# Start of SOURCE MATERIAL

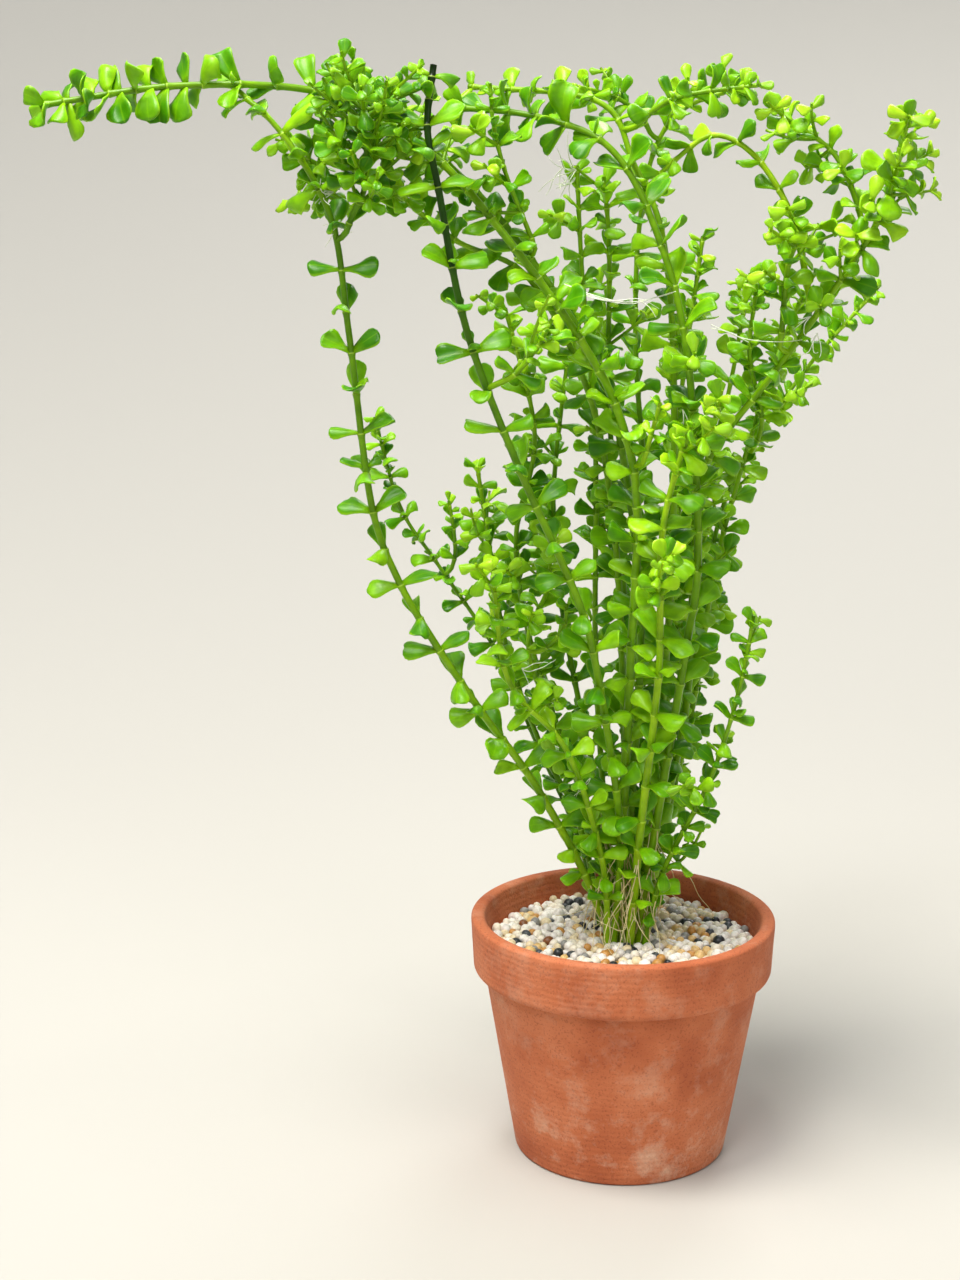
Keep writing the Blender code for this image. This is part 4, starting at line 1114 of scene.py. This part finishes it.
# The studio is one sheet of pale paper, flat under the pot and swept up all round, in soft light.
# It is seen from the photograph's side and height.
FLAT_RADIUS = 0.5
SWEEP = 2.2
WALL_TOP = 2.3
sweep_angles = np.linspace(0, math.pi / 2, 46)
sweep = [(FLAT_RADIUS + SWEEP * math.sin(a), SWEEP * (1 - math.cos(a))) for a in sweep_angles]
paper_shape = turn_round([(0.0, 0.0), *sweep, (FLAT_RADIUS + SWEEP, WALL_TOP)], 144, MM)
floor = put_in_scene("floor", mesh_of(paper_shape, "floor"))
paper, _, paper_shader = new_material("matt studio paper")
wire(paper_shader, {"Base Color": "#B8B6B0", "Roughness": 0.9})
floor.data.materials.append(paper)


def look(thing, way):
    """Turns a light or the camera to look one way."""
    thing.rotation_euler = way.to_track_quat("-Z", "Y").to_euler()


def soft_light(name, place, aim, size, power, code):
    """A large square light turned to face a point."""
    data = bpy.data.lights.new(name, "AREA")
    data.size = size
    data.energy = power
    data.color = linear(code)[:3]
    light = put_in_scene(name, data)
    light.location = place
    light.visible_camera = False
    look(light, Vector(aim) - Vector(place))


crown = (-0.03, 0.0, 0.22)
soft_light("overhead", (-0.35, -0.25, 1.5), crown, 0.60, 30.0, "#FFFBF2")
soft_light("front", (0.8, -1.5, 1.25), crown, 0.8, 5.1, "#FFFFFF")
soft_light("back", (0.5, 1.3, 1.5), crown, 0.7, 11.4, "#FFFFFF")
sky = bpy.data.lights.new("window", "SUN")
sky.energy = 1.15
sky.angle = math.radians(20)
look(put_in_scene("window", sky), Vector((0.35, 0.75, -1.0)))
world = bpy.data.worlds.new("pale room")
bpy.context.scene.world = world
world.use_nodes = True
wire(world.node_tree.nodes["Background"], {"Color": "#F2F4F6", "Strength": 0.42})
bpy.context.scene.view_settings.view_transform = "Standard"

EYE = Vector((-47 * MM, -640 * MM, 309 * MM))
VIEW_MIDDLE = Vector((-47 * MM, 0.0, 172 * MM))
FRAME_HEIGHT = 410 * MM
camera_data = bpy.data.cameras.new("camera")
camera_data.sensor_fit = "VERTICAL"
camera_data.angle = 2 * math.atan(FRAME_HEIGHT / 2 / (VIEW_MIDDLE - EYE).length)
camera = put_in_scene("camera", camera_data)
camera.location = EYE
look(camera, VIEW_MIDDLE - EYE)
bpy.context.scene.camera = camera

# End of SOURCE MATERIAL

### WHAT TO DO
Return all of the data exactly as it reads.

### SOLUTION
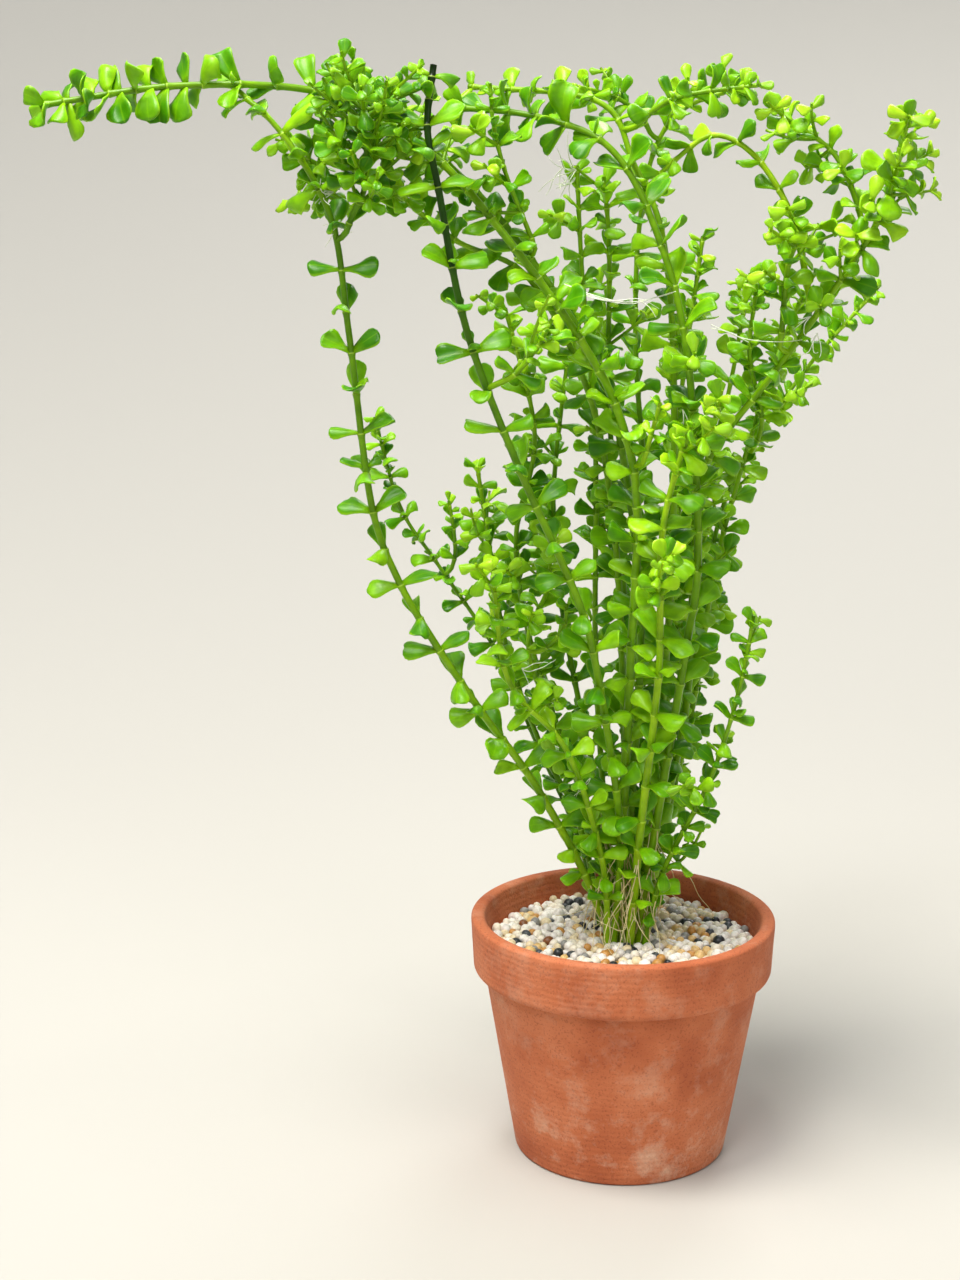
Keep writing the Blender code for this image. This is part 4, starting at line 1114 of scene.py. This part finishes it.
# The studio is one sheet of pale paper, flat under the pot and swept up all round, in soft light.
# It is seen from the photograph's side and height.
FLAT_RADIUS = 0.5
SWEEP = 2.2
WALL_TOP = 2.3
sweep_angles = np.linspace(0, math.pi / 2, 46)
sweep = [(FLAT_RADIUS + SWEEP * math.sin(a), SWEEP * (1 - math.cos(a))) for a in sweep_angles]
paper_shape = turn_round([(0.0, 0.0), *sweep, (FLAT_RADIUS + SWEEP, WALL_TOP)], 144, MM)
floor = put_in_scene("floor", mesh_of(paper_shape, "floor"))
paper, _, paper_shader = new_material("matt studio paper")
wire(paper_shader, {"Base Color": "#B8B6B0", "Roughness": 0.9})
floor.data.materials.append(paper)


def look(thing, way):
    """Turns a light or the camera to look one way."""
    thing.rotation_euler = way.to_track_quat("-Z", "Y").to_euler()


def soft_light(name, place, aim, size, power, code):
    """A large square light turned to face a point."""
    data = bpy.data.lights.new(name, "AREA")
    data.size = size
    data.energy = power
    data.color = linear(code)[:3]
    light = put_in_scene(name, data)
    light.location = place
    light.visible_camera = False
    look(light, Vector(aim) - Vector(place))


crown = (-0.03, 0.0, 0.22)
soft_light("overhead", (-0.35, -0.25, 1.5), crown, 0.60, 30.0, "#FFFBF2")
soft_light("front", (0.8, -1.5, 1.25), crown, 0.8, 5.1, "#FFFFFF")
soft_light("back", (0.5, 1.3, 1.5), crown, 0.7, 11.4, "#FFFFFF")
sky = bpy.data.lights.new("window", "SUN")
sky.energy = 1.15
sky.angle = math.radians(20)
look(put_in_scene("window", sky), Vector((0.35, 0.75, -1.0)))
world = bpy.data.worlds.new("pale room")
bpy.context.scene.world = world
world.use_nodes = True
wire(world.node_tree.nodes["Background"], {"Color": "#F2F4F6", "Strength": 0.42})
bpy.context.scene.view_settings.view_transform = "Standard"

EYE = Vector((-47 * MM, -640 * MM, 309 * MM))
VIEW_MIDDLE = Vector((-47 * MM, 0.0, 172 * MM))
FRAME_HEIGHT = 410 * MM
camera_data = bpy.data.cameras.new("camera")
camera_data.sensor_fit = "VERTICAL"
camera_data.angle = 2 * math.atan(FRAME_HEIGHT / 2 / (VIEW_MIDDLE - EYE).length)
camera = put_in_scene("camera", camera_data)
camera.location = EYE
look(camera, VIEW_MIDDLE - EYE)
bpy.context.scene.camera = camera